4. Do I need to use MCS accredited installers and equipment?
No, the government have finally agreed with the majority in the hydropower industry that the Microgeneration Certification Scheme has no benefits for Hydropower and would have slowed the development of the industry.

Costs & Grants Available for Water Power

Costs are very site specific, mainly dependent on civil works, and each installation is bespoke. It costs more to get a kW from flow than it does from head. Recent installations have been in the range 3.7 – 20 kW with costs in the range £60,000 – £240,000. A small 3.7 kW scheme is likely to have a value from feed in tariffs, export and saved electricity bills of around £5,000 a year. A more typical 15 kW scheme is likely to have a value of around £16,000 a year.

Feed in Tariff 
Feed in tariff rates are dependent on turbine size with higher rates for smaller turbine.

  • Pico: generating 15kW or less
  • Micro: generating between 15kW and 100kW
  • Mini: generating between 100kW and 2MW
  • Large: 2MW or more

Hydropower Group Grants

If you are lucky enough to have a site in or close to the Stour Catchment in Dorset, then you can join the Stour and Vale Hydropower Group to get access to a grant for 50% of the cost of design and achieving the necessary Environment Agency Licenses. There are similar grants throughout the UK.

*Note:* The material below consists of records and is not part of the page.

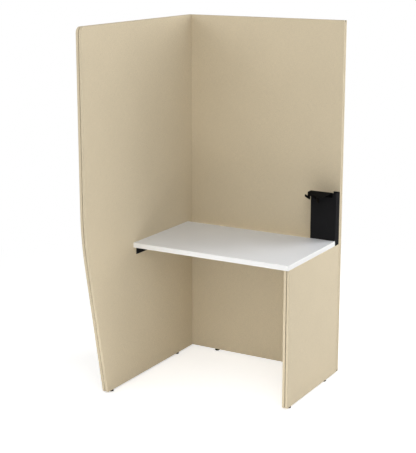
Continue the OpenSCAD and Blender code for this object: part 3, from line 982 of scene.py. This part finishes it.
@dataclass
class Screen:
    """A screen: a board between two padded covers that meet in a narrow joint line."""

    name: str
    stand: Stand
    middle: float
    inner_side: int
    corners: tuple[Corner, ...]
    thickness: float = 30 * MM
    board: float = 16 * MM
    rim: float = 8 * MM
    joint: float = 3 * MM
    face_radius: float = 2.4 * MM
    lip_radius: float = 1.5 * MM
    crown: float = 0.9 * MM
    ripple: float = 0.16 * MM
    pitch: float = 16 * MM
    arc_steps: int = 8
    face_steps: int = 7
    lip_steps: int = 5
    least_round: float = 0.5 * MM

    def ring(self, inset: float) -> list[Vector]:
        """Return the outline drawn in by a distance, with its corners rounded.

        Args:
            inset: How far it is drawn in.

        Returns:
            The outline's points, anticlockwise.
        """
        points: list[Vector] = []
        count = len(self.corners)
        for index, corner in enumerate(self.corners):
            here = Vector((corner.across, corner.up))
            sides = [self.corners[(index + step) % count] for step in (-1, 1)]
            first, second = [(Vector((c.across, c.up)) - here).normalized() for c in sides]
            half = first.angle(second) / 2
            radius = max(corner.radius, inset + self.least_round)
            centre = here + (first + second).normalized() * radius / math.sin(half)
            spoke = here + first * radius / math.tan(half) - centre
            for step in range(self.arc_steps + 1):
                turn = Matrix.Rotation((math.pi - 2 * half) * step / self.arc_steps, 2)
                points.append(centre + turn @ spoke * (radius - inset) / radius)
        return points

    def rim_steps(self) -> list[RimStep]:
        """Return the rings of the rim, from the edge of the flat face to the board.

        Returns:
            The rings in order.
        """
        half, face, lip = self.thickness / 2, self.face_radius, self.lip_radius
        steps = []
        for index in range(1, self.face_steps + 1):
            turn = math.pi / 2 * index / self.face_steps
            steps.append(RimStep(half - face * (1 - math.cos(turn)), face * (1 - math.sin(turn)),
                                 face * turn))
        flat = half - face - self.joint / 2 - lip
        travel = face * math.pi / 2 + flat
        for index in range(self.lip_steps + 1):
            turn = math.pi / 2 * index / self.lip_steps
            steps.append(RimStep(self.joint / 2 + lip * (1 - math.sin(turn)),
                                 lip * (1 - math.cos(turn)), travel + lip * turn))
        travel += lip * math.pi / 2 + self.rim - lip
        steps.append(RimStep(self.joint / 2, self.rim, travel))
        steps.append(RimStep(self.board / 2, self.rim, travel + self.board / 2 - self.joint / 2))
        return steps

    def place(self, across: float, up: float, out: float) -> Vector:
        """Turn a place on the screen into a point of the booth.

        Args:
            across: The place across the screen.
            up: The place up the screen.
            out: How far it lies from the screen's middle plane.

        Returns:
            The point.
        """
        if self.stand is Stand.ALONG_Y:
            return Vector((self.middle + out, across, up))
        return Vector((across, self.middle + out, up))

    def swell(self, across: float, up: float) -> float:
        """Say how far the padded face stands proud of flat at a place.

        Args:
            across: The place across the screen.
            up: The place up the screen.

        Returns:
            The height of the pad there, in metres.
        """
        wave_grain, pull_grain = 4.5, 24.0
        wave_layer, pull_layer = self.middle * 10, self.middle * 7 + 3
        pad_reach, wave_reach, pull_start, pull_end = 50 * MM, 60 * MM, 4 * MM, 30 * MM
        depths = []
        for index, corner in enumerate(self.corners):
            following = self.corners[(index + 1) % len(self.corners)]
            side = Vector((following.across - corner.across, following.up - corner.up))
            depths.append(side.normalized().cross(Vector((across - corner.across, up - corner.up))))
        depth = max(0.0, min(depths) - self.face_radius)

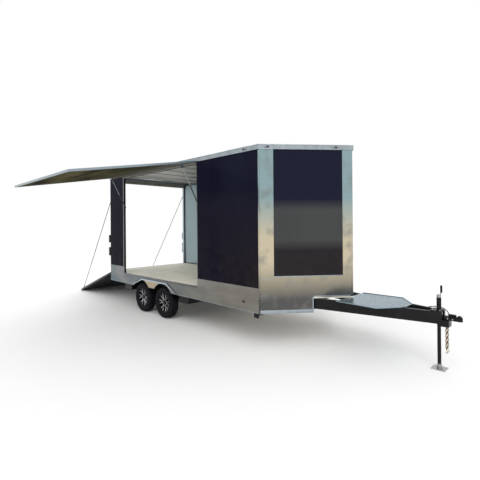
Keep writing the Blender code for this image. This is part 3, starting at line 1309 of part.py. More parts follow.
def axle(name, x):
    """A rubber-sprung axle: its tube, mounting feet, trailing arms, spindles and brake drums."""
    tube_z = TYRE_RADIUS + AXLE_TUBE_RISE
    tube_x = x + AXLE_TUBE_LEAD
    half = AXLE_HALF_HEIGHT
    foot_top = SUBFRAME_BOTTOM + WELD_DEPTH - SEAT_GAP
    tube_end = ARM_FACE - ARM_WIDTH / 2
    tube_low, tube_high = (tube_x - half, -tube_end, tube_z - half), (tube_x + half, tube_end, tube_z + half)
    pieces = [block("tube", tube_low, tube_high)]
    seat_end = WHEEL_MIDDLE + RIM_WIDTH / 4 - SPOKE_INSET - PIN_GAP
    for side in SIDES.values():
        reach_x = (x - ARM_HALF_HEIGHT, tube_x + half - WELD_DEPTH)
        low_y, high_y = sorted((side * (ARM_FACE - ARM_WIDTH), side * ARM_FACE))
        frame = axes((0, 0, 0), (1, 0, 0), (0, 0, 1))
        outline = [
            (reach_x[0], TYRE_RADIUS - ARM_HALF_HEIGHT),
            (x + ARM_HALF_HEIGHT, TYRE_RADIUS - ARM_HALF_HEIGHT),
            (reach_x[1], tube_z - ARM_HALF_HEIGHT),
            (reach_x[1], tube_z + ARM_HALF_HEIGHT),
            (reach_x[0], TYRE_RADIUS + ARM_HALF_HEIGHT),
        ]
        pieces.append(sheet("arm", outline, frame, -high_y, -low_y))
        spindle_start = (x, side * (ARM_FACE - WELD_DEPTH), TYRE_RADIUS)
        pieces.append(rod("spindle", spindle_start, (x, side * seat_end, TYRE_RADIUS), SPINDLE_RADIUS))
        drum_end = (x, side * (ARM_FACE - WELD_DEPTH + DRUM_WIDTH), TYRE_RADIUS)
        pieces.append(rod("drum", spindle_start, drum_end, DRUM_RADIUS, 24))
        foot_y = sorted((side * (RAIL_HALF_TRACK - RAIL_WIDTH), side * RAIL_HALF_TRACK - side * WELD_DEPTH))
        foot_low = (tube_x - 2 * half, foot_y[0], tube_z + half - WELD_DEPTH)
        pieces.append(block("foot", foot_low, (tube_x + 2 * half, foot_y[1], foot_top)))
    finish(fuse(name, pieces), name, "black")


def build():
    floor_deck()
    floor_frame()
    rear_sill()
    drop_beam("drop_beam_front", FRONT_BEAM_X)
    drop_beam("drop_beam_rear", REAR_BEAM_X - SUBFRAME_BEAM_LENGTH)
    for name, side in SIDES.items():
        main_rail("main_rail_" + name, side)
        stabiliser_bracket("stabiliser_bracket_" + name, side)
        stabiliser_leg("stabiliser_leg_" + name, side)
        nose_wall("nose_wall_" + name, side)
        nose_cladding("nose_cladding_" + name, side)
        skirt("skirt_" + name, side)
        safety_chain("safety_chain_" + name, side)
    walls()
    nose_cap()
    roof_edge()
    roof()
    roof_cooler()
    rear_frame()
    ramp_door()
    ramp_cables()
    side_door()
    gas_struts()
    tongue()
    tongue_platform()
    coupler()
    jack()
    wiring_lead()
    wheels()
    for name, x in zip(("axle_front", "axle_rear"), AXLE_X):
        axle(name, x)


build()
print("side door swing", round(degrees(DOOR_SWING), 3), "ramp slope", round(degrees(RAMP_SLOPE), 3))
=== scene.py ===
# %% [markdown]
# # An enclosed cargo trailer, parked with its doors open
#
# The trailer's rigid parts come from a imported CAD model, which is loaded as a fixed frame.
# This lesson dresses it: every surface gets a finish, and the small things that catch the eye are
# added as meshes, such as screws, trims, seals, lamps, tyre treads and the tread plate's bars.
# Lengths are in metres, +X points to the coupler, +Y to the street side and +Z up.

from math import cos, hypot, pi, radians, sin

import bmesh
import bpy
from mathutils import Matrix, Vector


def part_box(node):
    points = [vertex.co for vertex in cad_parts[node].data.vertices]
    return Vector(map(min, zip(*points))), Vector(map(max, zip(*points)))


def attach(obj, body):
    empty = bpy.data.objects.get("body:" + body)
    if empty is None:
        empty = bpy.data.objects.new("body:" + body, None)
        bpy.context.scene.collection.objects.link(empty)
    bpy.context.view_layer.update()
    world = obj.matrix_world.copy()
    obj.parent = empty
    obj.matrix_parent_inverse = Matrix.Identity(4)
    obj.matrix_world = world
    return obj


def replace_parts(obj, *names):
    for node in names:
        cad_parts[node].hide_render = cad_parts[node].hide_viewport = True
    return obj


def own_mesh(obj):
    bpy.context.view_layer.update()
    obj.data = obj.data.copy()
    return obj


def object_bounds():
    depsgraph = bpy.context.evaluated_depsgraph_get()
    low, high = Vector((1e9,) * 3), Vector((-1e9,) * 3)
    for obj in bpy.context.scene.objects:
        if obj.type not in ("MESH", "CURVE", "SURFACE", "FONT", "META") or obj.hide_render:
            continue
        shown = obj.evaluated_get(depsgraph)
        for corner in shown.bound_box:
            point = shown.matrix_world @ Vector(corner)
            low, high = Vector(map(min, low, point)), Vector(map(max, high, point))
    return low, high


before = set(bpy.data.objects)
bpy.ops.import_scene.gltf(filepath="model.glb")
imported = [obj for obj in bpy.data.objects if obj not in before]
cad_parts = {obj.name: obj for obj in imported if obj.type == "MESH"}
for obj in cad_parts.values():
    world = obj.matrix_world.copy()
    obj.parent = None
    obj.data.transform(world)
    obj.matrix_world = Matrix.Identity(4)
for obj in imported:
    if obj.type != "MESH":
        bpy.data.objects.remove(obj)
cad_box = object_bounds()

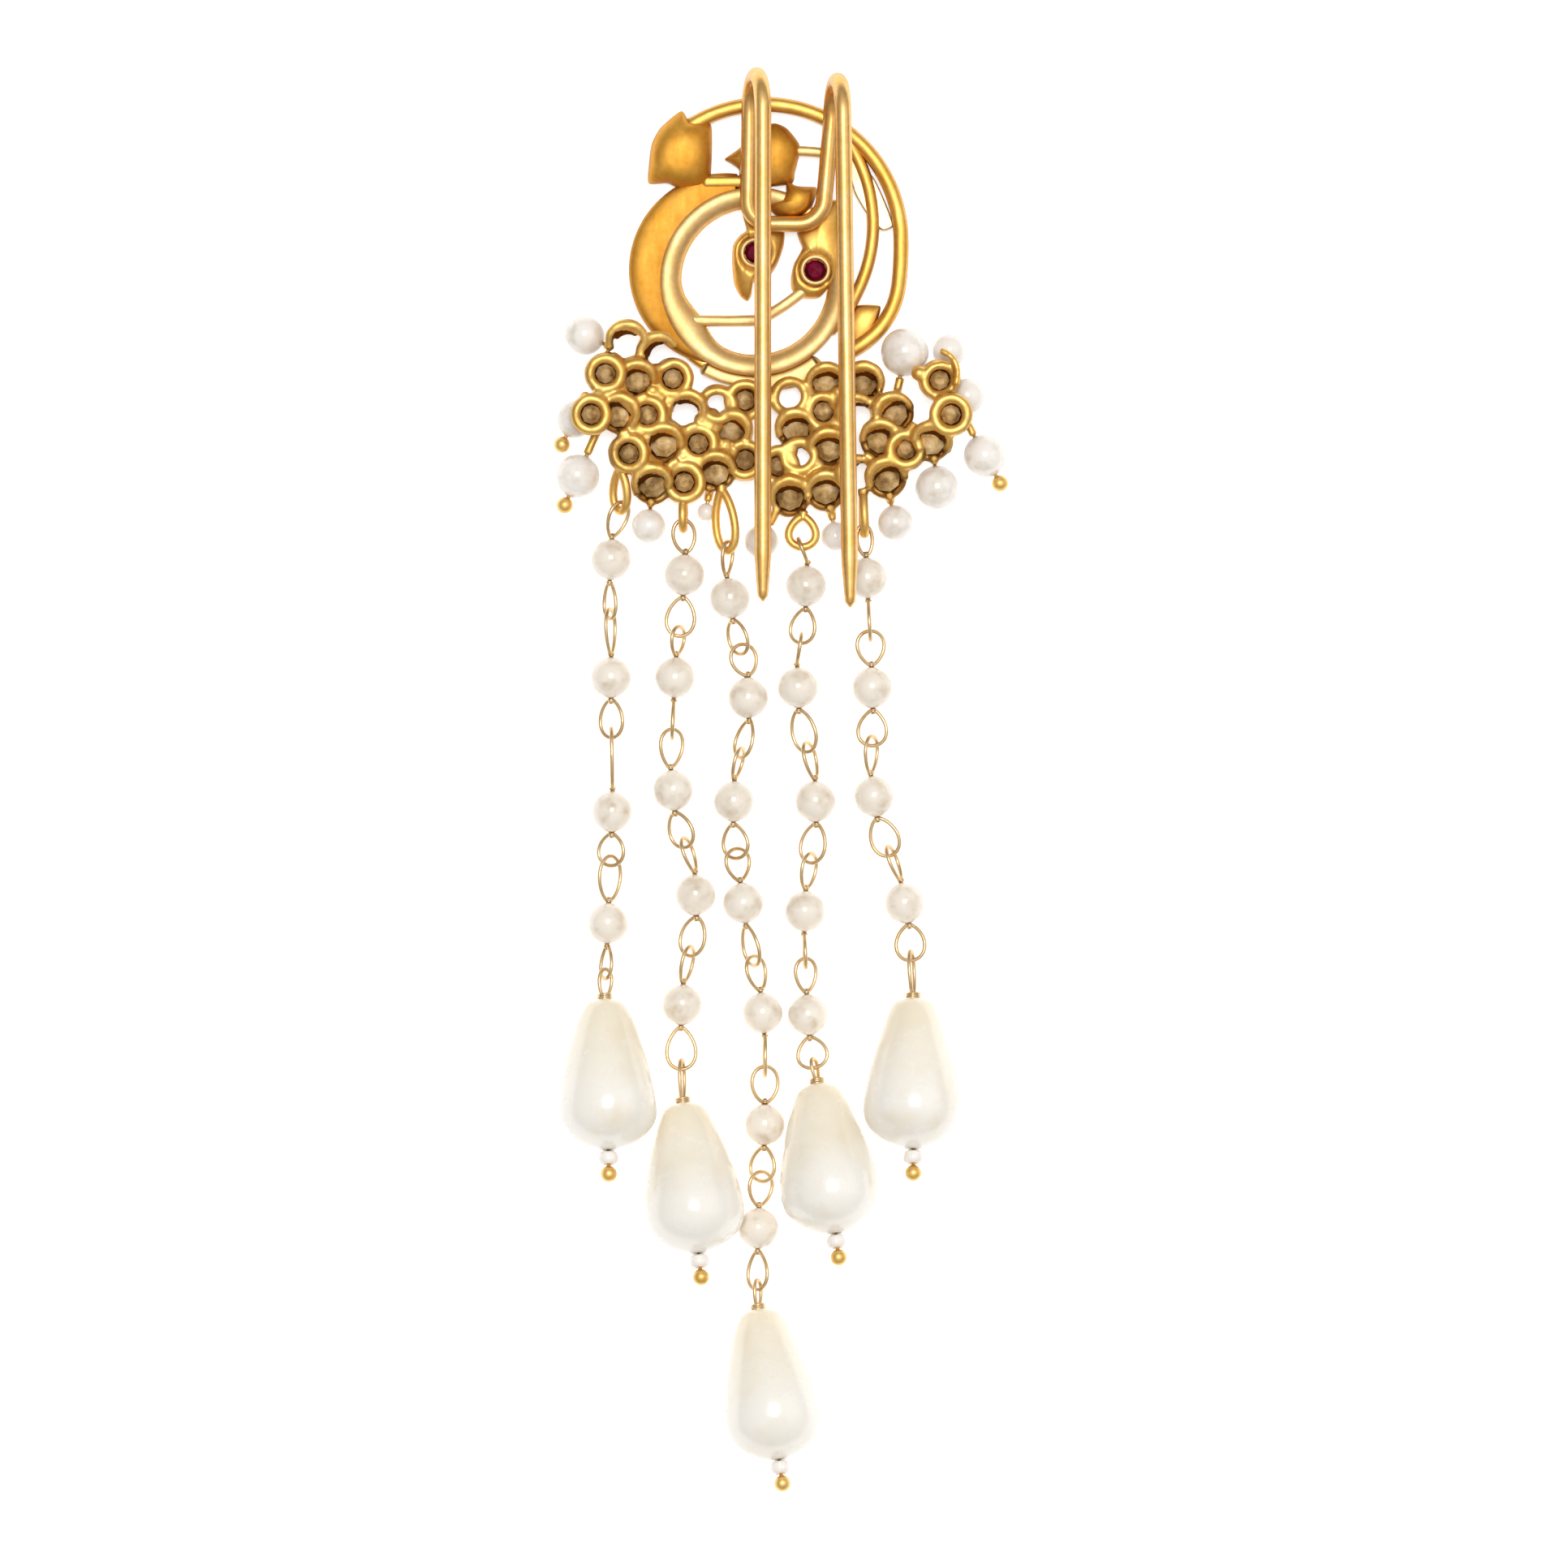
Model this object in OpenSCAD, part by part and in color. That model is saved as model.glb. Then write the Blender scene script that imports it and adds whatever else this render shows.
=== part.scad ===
// Hair bun pin, lying face down: the prongs of its fork are on top, the drops at the -Y end.
// Z = 0 is the surface it lies on, and the origin is the middle of the space it covers.

/* [Fork] */
// Diameter of the fork's wire
fork_wire_d = 1.65; // [1.5:0.05:1.8]
// Height of the prongs' centre line above the limbs' centre line
fork_depth = 7; // [6.8:0.1:7.6]
// Height of the limbs' centre line above the surface
limb_z = 2.5; // [2.45:0.01:2.55]
// Length of the taper at a prong's tip
prong_taper = 4.5; // [3:0.5:6]

/* [Frame] */
// Radius of the ring's outer edge
ring_r = 9.3; // [9.2:0.05:9.4]
// Radius of the hole in the ring
ring_hole_r = 7.2; // [7.1:0.05:7.3]
// Radius of the crescent's outer edge
crescent_r = 9.45; // [9.35:0.05:9.55]
// Height of the ring's back above the surface
ring_h = 2.1; // [2:0.05:2.2]
// Diameter of a bird's ruby eye
ruby_d = 2.2; // [2:0.1:2.3]

/* [Net] */
// Outer diameter of a collet
collet_d = 3.7; // [3.6:0.05:3.8]
// Diameter of a collet's bore
collet_bore_d = 2.2; // [2.1:0.05:2.3]
// Outer diameter of an arched ring
arch_d = 4.3; // [4.2:0.05:4.4]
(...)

Benefits & Rewards of Using Water Power

The main benefits of using water power include:

  • Zero or reduced electricity bills
  • Zero emissions
  • A high efficiency (70 – 90%) – by far the best of all renewable electricity technologies
  • A high level of predictability, varying only with annual rainfall patterns
  • A slow rate of change; the output power varies only gradually from day to day (not from minute to minute)
  • It is a long-lasting and robust technology; systems can readily be engineered to last for 50 years or more
  • Low maintenance costs
  • 21.9p per kW for electricity generated under the Feed in Tariff, and 3.2p per kW for electricity exported.